▶ **Written instruction**: Would you quote the material below in full and unchanged?

#### Dataset section

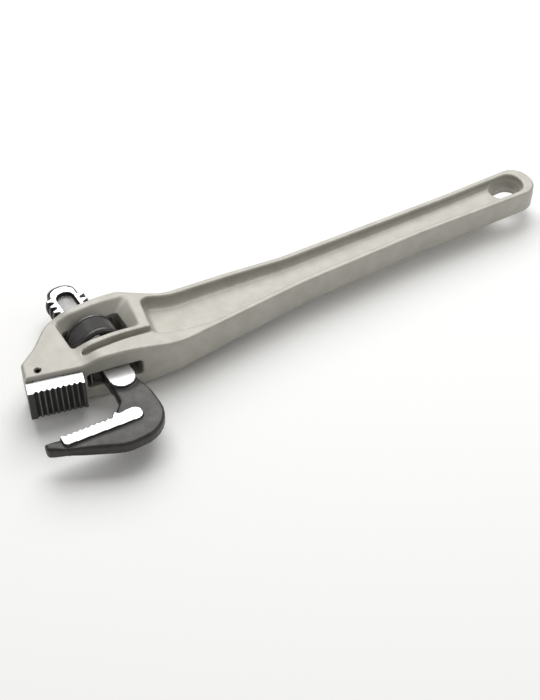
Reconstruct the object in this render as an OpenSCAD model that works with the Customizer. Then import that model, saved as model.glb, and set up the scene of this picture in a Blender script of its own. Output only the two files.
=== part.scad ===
// Pipe wrench with a light alloy handle, a pinned heel jaw and a threaded hook jaw.
// Millimetres. The wrench lies on its side: X runs along the handle, Y along the hook jaw's
// shank and Z through the thickness. Sections are drawn about the adjusting nut's centre,
// then the whole part is moved so that the origin is under the middle of its box.

/* [Head] */
// Thickness of the head across its two flat faces
head_thick = 29.8; // [28:0.2:32]
// Distance from the nut's centre to the head's far end
head_len = 48.5; // [47:0.1:50]
// Width of the nut window along the jaw's shank
window_w = 17.4; // [17.2:0.2:18.4]
// Clear height of the channel that the shank slides through
channel_h = 9.8; // [9.6:0.2:10.6]

/* [Handle] */
// Distance from the nut's centre to the handle's tail
tail_len = 299.2; // [280:1:320]
// Thickness of the flanges at the tail
tail_thick = 14.6; // [13:0.2:16]
// Thickness of the web between the flanges
web_thick = 6.4; // [5:0.2:8]
// Width of the flange that runs around the web
flange_w = 4; // [3:0.5:5]

/* [Jaws] */
// Opening between the jaws at the heel jaw's inner end
jaw_gap = 25; // [8:1:50]
// Thickness of the hook jaw
hook_thick = 9.2; // [8.4:0.2:9.2]
// Length of the hook jaw from its back to the shank's end
hook_len = 131; // [128:1:134]
// Width of the heel jaw's toothed face
heel_w = 19.2; // [18:0.2:20]
// Pitch of the heel jaw's teeth
heel_pitch = 2.95; // [2.5:0.05:3]
// Pitch of the hook jaw's teeth
hook_pitch = 3.15; // [2:0.05:3.3]

/* [Adjusting thread] */
// Pitch of the thread
thread_pitch = 4.75; // [4.5:0.25:5]
// Outer diameter of the thread on the shank
thread_d = 23.4; // [23:0.1:23.4]
// Core diameter of the thread on the shank
thread_core_d = 19.4; // [19:0.1:19.4]
// Outer diameter of the adjusting nut
nut_d = 29.6; // [29:0.2:29.6]
// Height of the adjusting nut
nut_h = 15; // [14:0.2:15]

/* [Hidden] */

// Sections: outline corners are [x, y, fillet radius] about the nut's centre.
head_half = head_thick / 2;
cheek_half = head_half - 2.5;
cheek_x = -19;
flat_x = -5;
tail_half = tail_thick / 2;
web_half = web_thick / 2;
neck_x = 48;
neck_half = 9.9;
shoulder_x = 2;
grip_x = 119;
grip_half = 8.7;
far = 60;
eps = 0.01;

// Heel jaw: its toothed face and its seat both slope.
heel_front = [[-50.7, -27.5], [-20.4, -34.5]];
heel_seat = [[-head_len, -18.7], [-18.4, -26]];
heel_slope = atan2(heel_front[1].y - heel_front[0].y, heel_front[1].x - heel_front[0].x);
heel_pin_at = [-39.4, -15.8];
heel_pin_r = 2;
heel_tang_x = [-44.2, -28.5];
heel_tang_y = -11;
heel_tooth_h = 1.4;
heel_teeth = 9;
heel_land = 3.2;
fit_gap = 0.1;

// Channel through the head: the spring sits on the heel side below the nut.
channel_low = [-16, 14.8];
channel_high = [-13, 14.9];
window_x = [-15.8, 18.6];
pocket_z = 7.5;
spring_y = -18;
spring_r = 2.6;
spring_wire_r = 0.4;
spring_bore_r = 3.2;
spring_x = [-21.6, -15];
leaf_x = [-13.7, -13];
leaf_y = [-25.5, -10.2];
leaf_w = 8;
rivet_r = 0.9;

// Hook jaw: drawn with its tooth line near y = -26.6, then slid along Y to the opening.
hook_line = [[-47.6, -25.8], [-17, -27.1]];
hook_tooth_h = 1.3;
hook_back_y = -48;
hook_end_y = hook_back_y + hook_len;
hook_half = hook_thick / 2;
hook_shift = heel_front[1].y - jaw_gap - hook_line[1].y;
hook_teeth = 9;
thread_start = 7.3;
thread_teeth = 14;
thread_r = thread_d / 2;
core_r = thread_core_d / 2;
crest_w = 1.6;
root_w = 2.9;
flank = (root_w - crest_w) / 2 / (thread_r - core_r);
recess_y = [8.5, 74.8];
recess_w = 10.2;
recess_depth = 2.6;
lead_angle = atan(thread_pitch / (PI * (thread_r + core_r)));

// Adjusting nut: its thread ridge meshes with the shank's teeth.
nut_bore_r = thread_r + 0.4;
ridge_r = core_r + 0.36;
ridge_crest = 1.3;
ridge_base = 2.2;
ridge_turns = 2.3;
ridge_steps = 36;

// The part's box: the hook's tip to the tail, the hook's back to the shank's end.
hook_tip_x = -56;
tip_rounding = 0.22;
box_mid = [(hook_tip_x + tip_rounding + tail_len) / 2, hook_shift + hook_back_y + hook_len / 2];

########

▶ **Output below**:
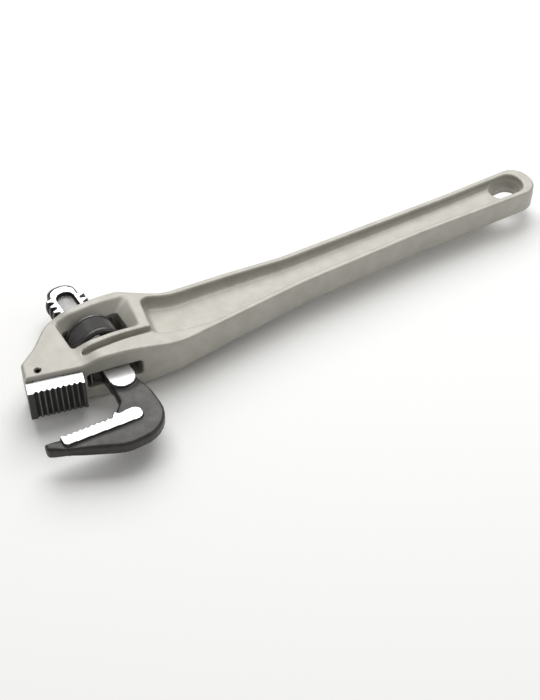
Reconstruct the object in this render as an OpenSCAD model that works with the Customizer. Then import that model, saved as model.glb, and set up the scene of this picture in a Blender script of its own. Output only the two files.
=== part.scad ===
// Pipe wrench with a light alloy handle, a pinned heel jaw and a threaded hook jaw.
// Millimetres. The wrench lies on its side: X runs along the handle, Y along the hook jaw's
// shank and Z through the thickness. Sections are drawn about the adjusting nut's centre,
// then the whole part is moved so that the origin is under the middle of its box.

/* [Head] */
// Thickness of the head across its two flat faces
head_thick = 29.8; // [28:0.2:32]
// Distance from the nut's centre to the head's far end
head_len = 48.5; // [47:0.1:50]
// Width of the nut window along the jaw's shank
window_w = 17.4; // [17.2:0.2:18.4]
// Clear height of the channel that the shank slides through
channel_h = 9.8; // [9.6:0.2:10.6]

/* [Handle] */
// Distance from the nut's centre to the handle's tail
tail_len = 299.2; // [280:1:320]
// Thickness of the flanges at the tail
tail_thick = 14.6; // [13:0.2:16]
// Thickness of the web between the flanges
web_thick = 6.4; // [5:0.2:8]
// Width of the flange that runs around the web
flange_w = 4; // [3:0.5:5]

/* [Jaws] */
// Opening between the jaws at the heel jaw's inner end
jaw_gap = 25; // [8:1:50]
// Thickness of the hook jaw
hook_thick = 9.2; // [8.4:0.2:9.2]
// Length of the hook jaw from its back to the shank's end
hook_len = 131; // [128:1:134]
// Width of the heel jaw's toothed face
heel_w = 19.2; // [18:0.2:20]
// Pitch of the heel jaw's teeth
heel_pitch = 2.95; // [2.5:0.05:3]
// Pitch of the hook jaw's teeth
hook_pitch = 3.15; // [2:0.05:3.3]

/* [Adjusting thread] */
// Pitch of the thread
thread_pitch = 4.75; // [4.5:0.25:5]
// Outer diameter of the thread on the shank
thread_d = 23.4; // [23:0.1:23.4]
// Core diameter of the thread on the shank
thread_core_d = 19.4; // [19:0.1:19.4]
// Outer diameter of the adjusting nut
nut_d = 29.6; // [29:0.2:29.6]
// Height of the adjusting nut
nut_h = 15; // [14:0.2:15]

/* [Hidden] */

// Sections: outline corners are [x, y, fillet radius] about the nut's centre.
head_half = head_thick / 2;
cheek_half = head_half - 2.5;
cheek_x = -19;
flat_x = -5;
tail_half = tail_thick / 2;
web_half = web_thick / 2;
neck_x = 48;
neck_half = 9.9;
shoulder_x = 2;
grip_x = 119;
grip_half = 8.7;
far = 60;
eps = 0.01;

// Heel jaw: its toothed face and its seat both slope.
heel_front = [[-50.7, -27.5], [-20.4, -34.5]];
heel_seat = [[-head_len, -18.7], [-18.4, -26]];
heel_slope = atan2(heel_front[1].y - heel_front[0].y, heel_front[1].x - heel_front[0].x);
heel_pin_at = [-39.4, -15.8];
heel_pin_r = 2;
heel_tang_x = [-44.2, -28.5];
heel_tang_y = -11;
heel_tooth_h = 1.4;
heel_teeth = 9;
heel_land = 3.2;
fit_gap = 0.1;

// Channel through the head: the spring sits on the heel side below the nut.
channel_low = [-16, 14.8];
channel_high = [-13, 14.9];
window_x = [-15.8, 18.6];
pocket_z = 7.5;
spring_y = -18;
spring_r = 2.6;
spring_wire_r = 0.4;
spring_bore_r = 3.2;
spring_x = [-21.6, -15];
leaf_x = [-13.7, -13];
leaf_y = [-25.5, -10.2];
leaf_w = 8;
rivet_r = 0.9;

// Hook jaw: drawn with its tooth line near y = -26.6, then slid along Y to the opening.
hook_line = [[-47.6, -25.8], [-17, -27.1]];
hook_tooth_h = 1.3;
hook_back_y = -48;
hook_end_y = hook_back_y + hook_len;
hook_half = hook_thick / 2;
hook_shift = heel_front[1].y - jaw_gap - hook_line[1].y;
hook_teeth = 9;
thread_start = 7.3;
thread_teeth = 14;
thread_r = thread_d / 2;
core_r = thread_core_d / 2;
crest_w = 1.6;
root_w = 2.9;
flank = (root_w - crest_w) / 2 / (thread_r - core_r);
recess_y = [8.5, 74.8];
recess_w = 10.2;
recess_depth = 2.6;
lead_angle = atan(thread_pitch / (PI * (thread_r + core_r)));

// Adjusting nut: its thread ridge meshes with the shank's teeth.
nut_bore_r = thread_r + 0.4;
ridge_r = core_r + 0.36;
ridge_crest = 1.3;
ridge_base = 2.2;
ridge_turns = 2.3;
ridge_steps = 36;

// The part's box: the hook's tip to the tail, the hook's back to the shank's end.
hook_tip_x = -56;
tip_rounding = 0.22;
box_mid = [(hook_tip_x + tip_rounding + tail_len) / 2, hook_shift + hook_back_y + hook_len / 2];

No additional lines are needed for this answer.